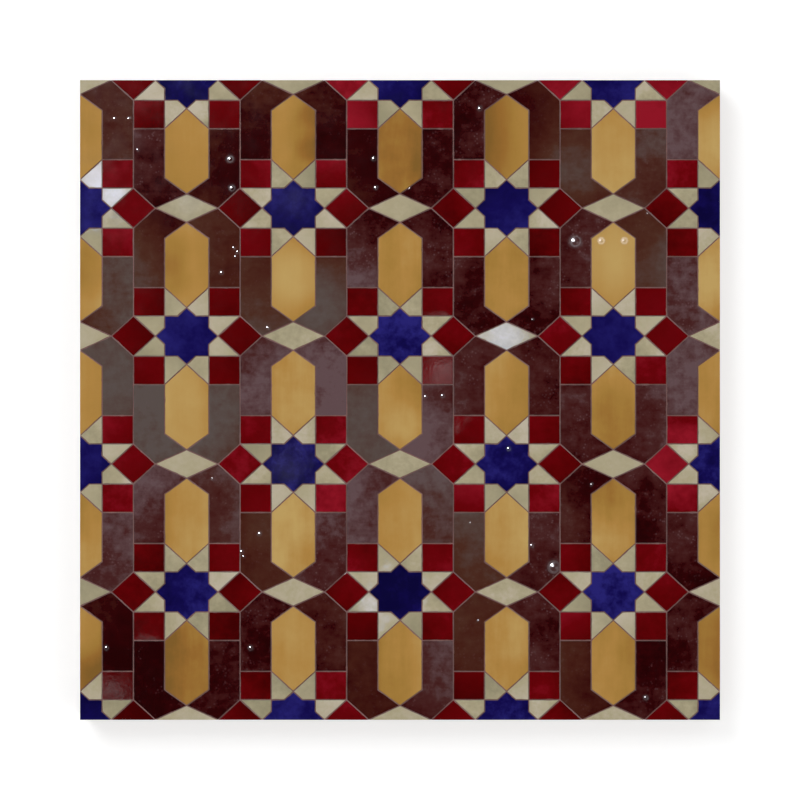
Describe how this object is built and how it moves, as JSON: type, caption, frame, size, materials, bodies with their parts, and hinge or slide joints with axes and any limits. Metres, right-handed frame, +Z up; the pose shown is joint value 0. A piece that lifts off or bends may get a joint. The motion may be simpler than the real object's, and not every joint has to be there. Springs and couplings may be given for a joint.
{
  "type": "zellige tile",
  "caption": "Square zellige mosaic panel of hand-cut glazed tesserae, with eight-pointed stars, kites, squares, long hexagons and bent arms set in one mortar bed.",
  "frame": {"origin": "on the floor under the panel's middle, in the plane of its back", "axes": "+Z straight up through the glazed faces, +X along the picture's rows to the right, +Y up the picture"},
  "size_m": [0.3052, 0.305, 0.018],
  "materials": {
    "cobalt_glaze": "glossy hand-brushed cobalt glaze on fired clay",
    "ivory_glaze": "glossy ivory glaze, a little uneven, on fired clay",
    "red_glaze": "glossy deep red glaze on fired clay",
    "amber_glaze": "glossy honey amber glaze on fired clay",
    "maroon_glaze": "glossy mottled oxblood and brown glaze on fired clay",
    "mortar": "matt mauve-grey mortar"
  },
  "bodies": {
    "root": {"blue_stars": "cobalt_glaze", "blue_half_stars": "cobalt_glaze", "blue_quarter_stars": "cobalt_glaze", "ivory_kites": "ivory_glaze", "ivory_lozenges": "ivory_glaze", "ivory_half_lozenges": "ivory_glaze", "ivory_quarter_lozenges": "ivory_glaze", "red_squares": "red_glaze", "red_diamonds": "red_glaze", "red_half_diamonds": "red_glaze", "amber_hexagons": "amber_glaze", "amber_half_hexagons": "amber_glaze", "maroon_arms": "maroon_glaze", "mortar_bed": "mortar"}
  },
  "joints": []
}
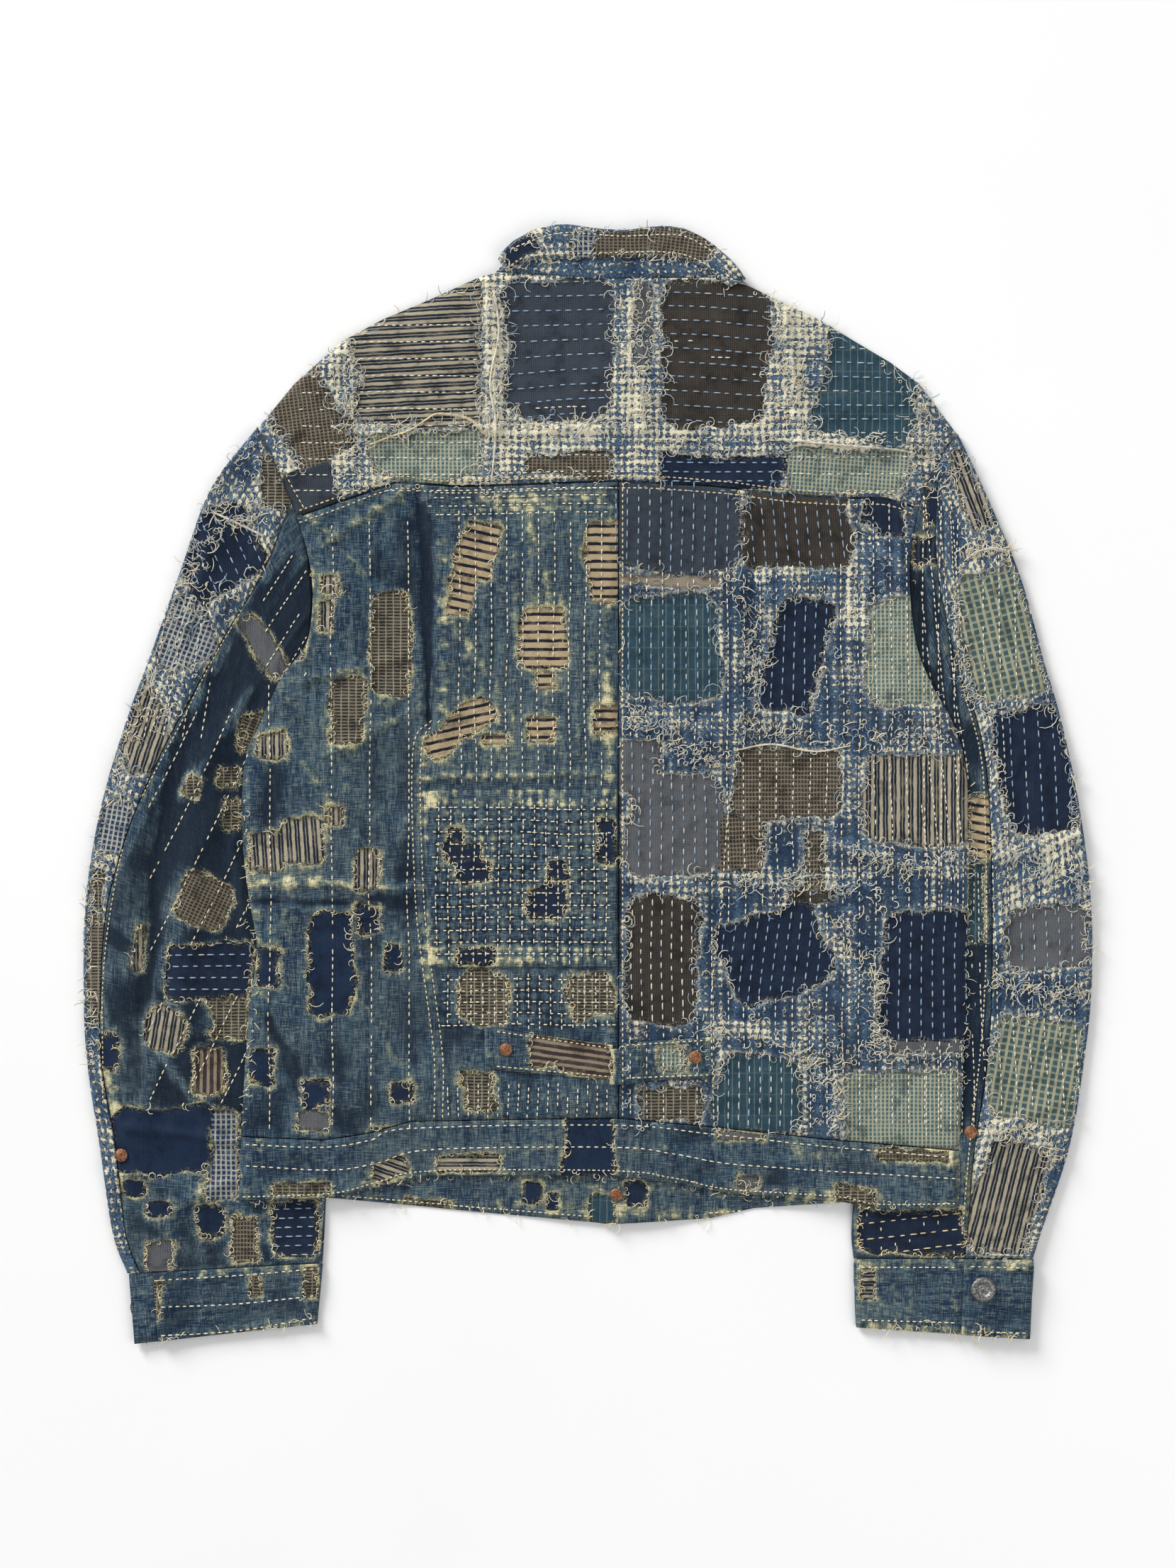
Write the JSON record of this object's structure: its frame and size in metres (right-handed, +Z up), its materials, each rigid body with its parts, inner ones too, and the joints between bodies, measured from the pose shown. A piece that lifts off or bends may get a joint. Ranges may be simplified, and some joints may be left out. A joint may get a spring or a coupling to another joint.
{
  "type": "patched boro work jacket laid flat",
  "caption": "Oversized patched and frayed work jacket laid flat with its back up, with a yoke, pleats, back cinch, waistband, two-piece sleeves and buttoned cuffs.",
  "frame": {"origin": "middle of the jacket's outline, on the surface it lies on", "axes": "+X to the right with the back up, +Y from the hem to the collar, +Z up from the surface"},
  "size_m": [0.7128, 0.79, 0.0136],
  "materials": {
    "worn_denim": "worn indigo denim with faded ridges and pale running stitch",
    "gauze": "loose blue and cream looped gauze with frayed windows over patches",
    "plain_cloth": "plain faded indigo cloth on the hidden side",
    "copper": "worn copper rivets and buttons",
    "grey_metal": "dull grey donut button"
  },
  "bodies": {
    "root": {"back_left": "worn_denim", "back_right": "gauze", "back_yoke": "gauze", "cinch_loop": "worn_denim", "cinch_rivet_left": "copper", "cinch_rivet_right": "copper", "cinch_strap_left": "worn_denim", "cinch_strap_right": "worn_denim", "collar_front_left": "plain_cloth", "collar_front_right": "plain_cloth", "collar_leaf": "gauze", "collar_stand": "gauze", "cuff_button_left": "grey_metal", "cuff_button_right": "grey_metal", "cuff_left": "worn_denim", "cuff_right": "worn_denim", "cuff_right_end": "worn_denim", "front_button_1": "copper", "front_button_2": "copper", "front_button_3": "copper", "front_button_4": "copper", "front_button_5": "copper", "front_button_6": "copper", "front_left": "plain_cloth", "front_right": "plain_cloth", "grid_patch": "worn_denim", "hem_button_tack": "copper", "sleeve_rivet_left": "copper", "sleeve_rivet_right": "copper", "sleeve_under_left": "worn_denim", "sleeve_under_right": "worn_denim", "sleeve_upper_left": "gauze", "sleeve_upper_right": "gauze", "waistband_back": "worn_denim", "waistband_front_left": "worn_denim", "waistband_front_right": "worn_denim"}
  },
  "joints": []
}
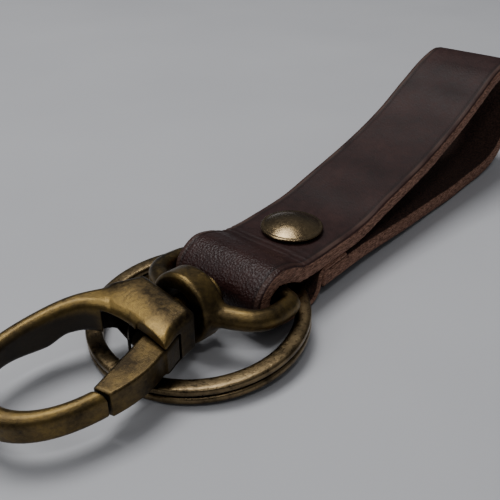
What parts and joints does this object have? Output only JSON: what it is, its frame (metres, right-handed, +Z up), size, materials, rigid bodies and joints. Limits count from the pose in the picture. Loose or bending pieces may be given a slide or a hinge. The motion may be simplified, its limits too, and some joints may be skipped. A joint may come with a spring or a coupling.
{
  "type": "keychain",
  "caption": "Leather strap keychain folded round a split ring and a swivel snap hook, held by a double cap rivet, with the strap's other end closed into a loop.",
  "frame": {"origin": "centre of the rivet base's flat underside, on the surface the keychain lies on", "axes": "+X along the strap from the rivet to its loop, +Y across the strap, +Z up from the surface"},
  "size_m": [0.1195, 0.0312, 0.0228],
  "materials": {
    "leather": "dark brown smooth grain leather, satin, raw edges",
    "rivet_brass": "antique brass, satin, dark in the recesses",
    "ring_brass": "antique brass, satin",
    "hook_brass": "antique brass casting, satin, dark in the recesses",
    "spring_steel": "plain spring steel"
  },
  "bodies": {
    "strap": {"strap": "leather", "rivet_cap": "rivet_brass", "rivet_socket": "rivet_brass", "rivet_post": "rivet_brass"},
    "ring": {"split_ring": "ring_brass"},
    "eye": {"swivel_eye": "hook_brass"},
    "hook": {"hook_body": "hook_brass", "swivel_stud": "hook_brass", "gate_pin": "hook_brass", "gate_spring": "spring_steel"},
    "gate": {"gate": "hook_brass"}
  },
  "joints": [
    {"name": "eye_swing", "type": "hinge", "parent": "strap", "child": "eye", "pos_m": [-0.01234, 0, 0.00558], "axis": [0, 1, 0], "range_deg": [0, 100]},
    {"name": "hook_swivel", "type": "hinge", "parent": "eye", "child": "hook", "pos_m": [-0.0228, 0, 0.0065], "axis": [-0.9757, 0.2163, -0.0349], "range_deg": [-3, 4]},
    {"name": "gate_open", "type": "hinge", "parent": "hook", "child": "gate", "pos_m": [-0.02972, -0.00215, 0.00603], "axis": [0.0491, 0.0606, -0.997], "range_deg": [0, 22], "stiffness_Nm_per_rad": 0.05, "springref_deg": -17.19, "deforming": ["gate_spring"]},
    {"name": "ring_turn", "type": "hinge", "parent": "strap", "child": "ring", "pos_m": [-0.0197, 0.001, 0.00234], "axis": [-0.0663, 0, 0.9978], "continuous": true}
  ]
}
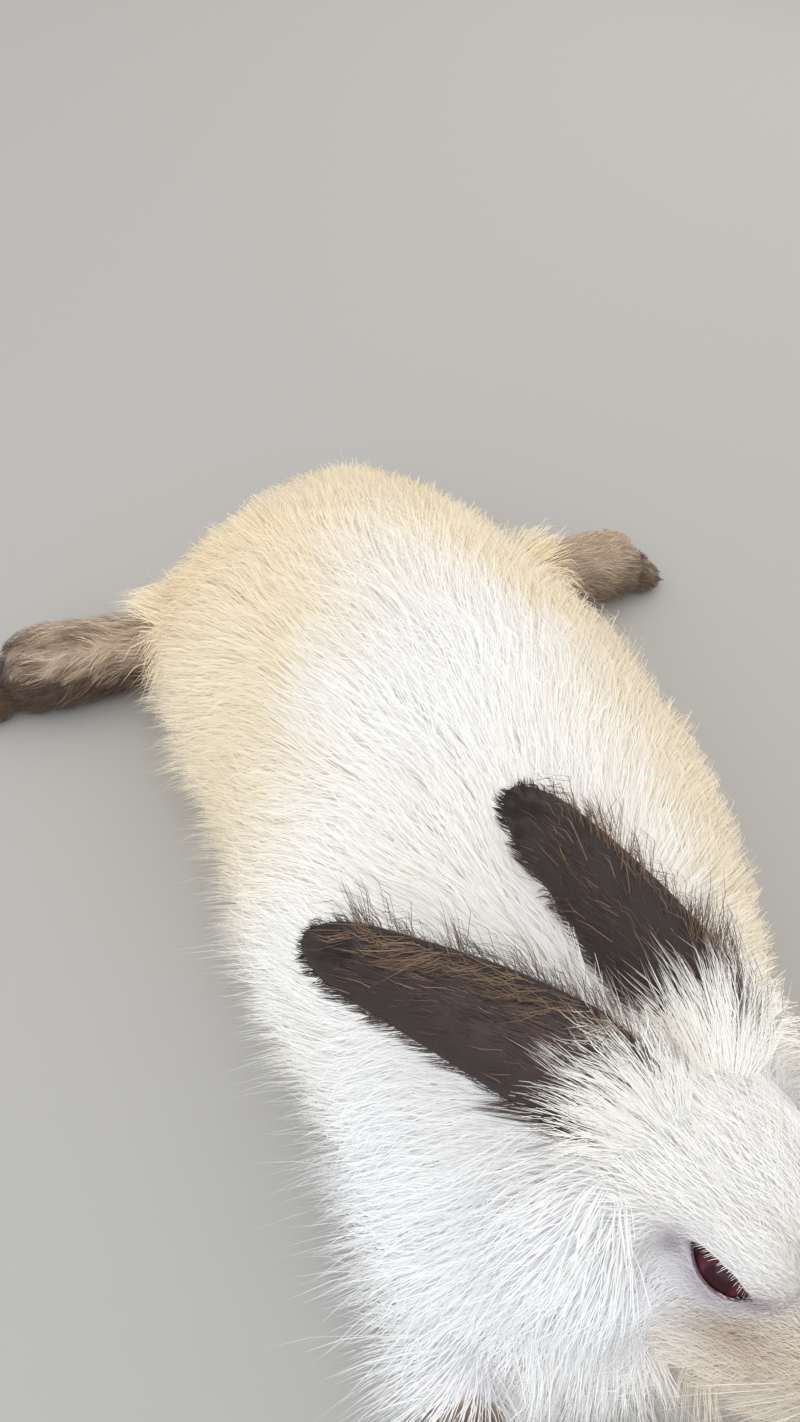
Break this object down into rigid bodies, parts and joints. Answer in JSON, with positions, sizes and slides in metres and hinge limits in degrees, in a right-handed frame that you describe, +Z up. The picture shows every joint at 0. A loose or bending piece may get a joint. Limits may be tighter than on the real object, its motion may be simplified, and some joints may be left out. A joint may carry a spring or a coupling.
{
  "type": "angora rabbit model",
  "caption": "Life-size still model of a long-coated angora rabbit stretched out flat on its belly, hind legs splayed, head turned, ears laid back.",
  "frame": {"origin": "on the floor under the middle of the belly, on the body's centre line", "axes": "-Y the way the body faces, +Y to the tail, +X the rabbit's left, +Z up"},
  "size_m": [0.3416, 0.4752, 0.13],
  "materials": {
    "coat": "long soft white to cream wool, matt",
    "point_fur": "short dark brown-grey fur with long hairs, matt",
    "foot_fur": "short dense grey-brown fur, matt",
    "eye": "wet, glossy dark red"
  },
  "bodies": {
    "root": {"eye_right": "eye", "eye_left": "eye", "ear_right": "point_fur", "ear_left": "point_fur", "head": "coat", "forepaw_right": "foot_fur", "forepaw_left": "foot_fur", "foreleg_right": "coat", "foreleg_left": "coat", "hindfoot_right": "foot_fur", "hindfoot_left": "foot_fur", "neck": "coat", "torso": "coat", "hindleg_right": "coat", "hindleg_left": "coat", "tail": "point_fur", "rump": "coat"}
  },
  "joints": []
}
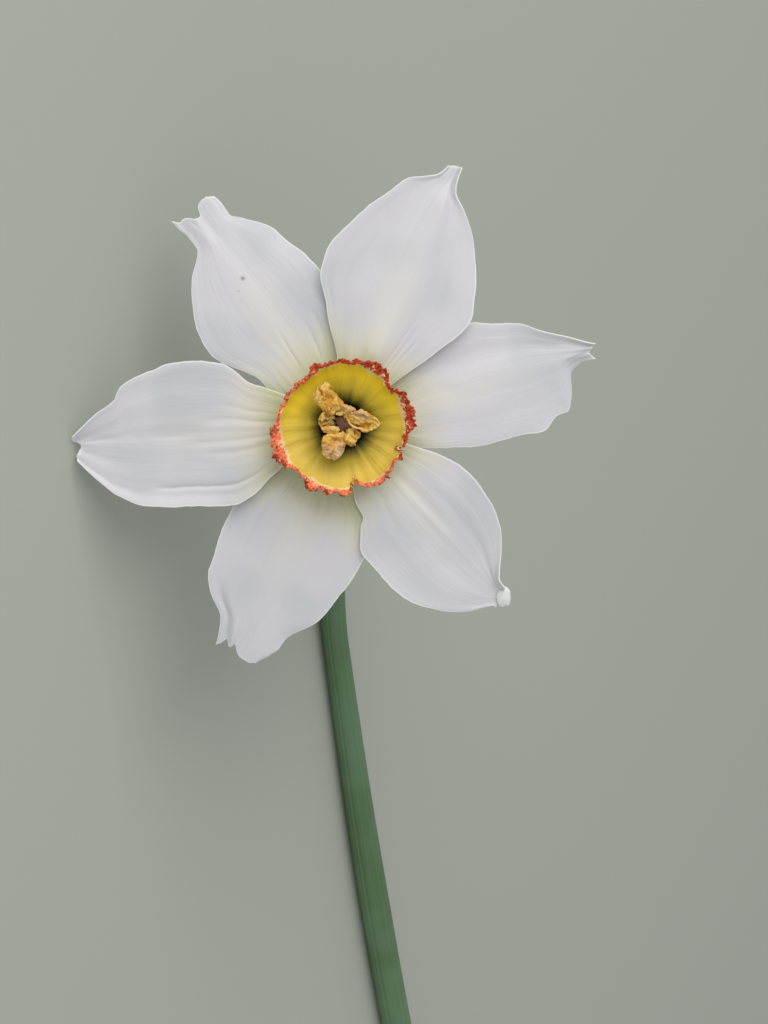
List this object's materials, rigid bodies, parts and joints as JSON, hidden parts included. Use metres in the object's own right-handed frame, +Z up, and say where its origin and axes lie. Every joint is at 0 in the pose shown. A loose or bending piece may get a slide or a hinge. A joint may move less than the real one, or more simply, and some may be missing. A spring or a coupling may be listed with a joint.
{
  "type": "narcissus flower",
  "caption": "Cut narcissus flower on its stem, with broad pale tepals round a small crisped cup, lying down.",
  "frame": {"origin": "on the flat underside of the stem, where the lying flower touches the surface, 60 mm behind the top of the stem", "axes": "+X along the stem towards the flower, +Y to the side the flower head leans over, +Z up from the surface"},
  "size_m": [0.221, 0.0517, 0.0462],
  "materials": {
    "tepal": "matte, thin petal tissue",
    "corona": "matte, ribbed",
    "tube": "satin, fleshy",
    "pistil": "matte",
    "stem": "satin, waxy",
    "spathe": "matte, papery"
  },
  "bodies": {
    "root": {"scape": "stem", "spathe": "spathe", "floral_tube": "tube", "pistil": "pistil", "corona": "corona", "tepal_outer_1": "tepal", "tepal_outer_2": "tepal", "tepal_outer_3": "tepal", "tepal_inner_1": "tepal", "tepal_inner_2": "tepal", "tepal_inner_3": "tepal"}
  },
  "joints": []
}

*GIVEN REQUEST:* Using the material above, reproduce exactly the line that contains "List this object's" and all lines after it through the last one, and only those.

*REPLY:*
List this object's materials, rigid bodies, parts and joints as JSON, hidden parts included. Use metres in the object's own right-handed frame, +Z up, and say where its origin and axes lie. Every joint is at 0 in the pose shown. A loose or bending piece may get a slide or a hinge. A joint may move less than the real one, or more simply, and some may be missing. A spring or a coupling may be listed with a joint.
{
  "type": "narcissus flower",
  "caption": "Cut narcissus flower on its stem, with broad pale tepals round a small crisped cup, lying down.",
  "frame": {"origin": "on the flat underside of the stem, where the lying flower touches the surface, 60 mm behind the top of the stem", "axes": "+X along the stem towards the flower, +Y to the side the flower head leans over, +Z up from the surface"},
  "size_m": [0.221, 0.0517, 0.0462],
  "materials": {
    "tepal": "matte, thin petal tissue",
    "corona": "matte, ribbed",
    "tube": "satin, fleshy",
    "pistil": "matte",
    "stem": "satin, waxy",
    "spathe": "matte, papery"
  },
  "bodies": {
    "root": {"scape": "stem", "spathe": "spathe", "floral_tube": "tube", "pistil": "pistil", "corona": "corona", "tepal_outer_1": "tepal", "tepal_outer_2": "tepal", "tepal_outer_3": "tepal", "tepal_inner_1": "tepal", "tepal_inner_2": "tepal", "tepal_inner_3": "tepal"}
  },
  "joints": []
}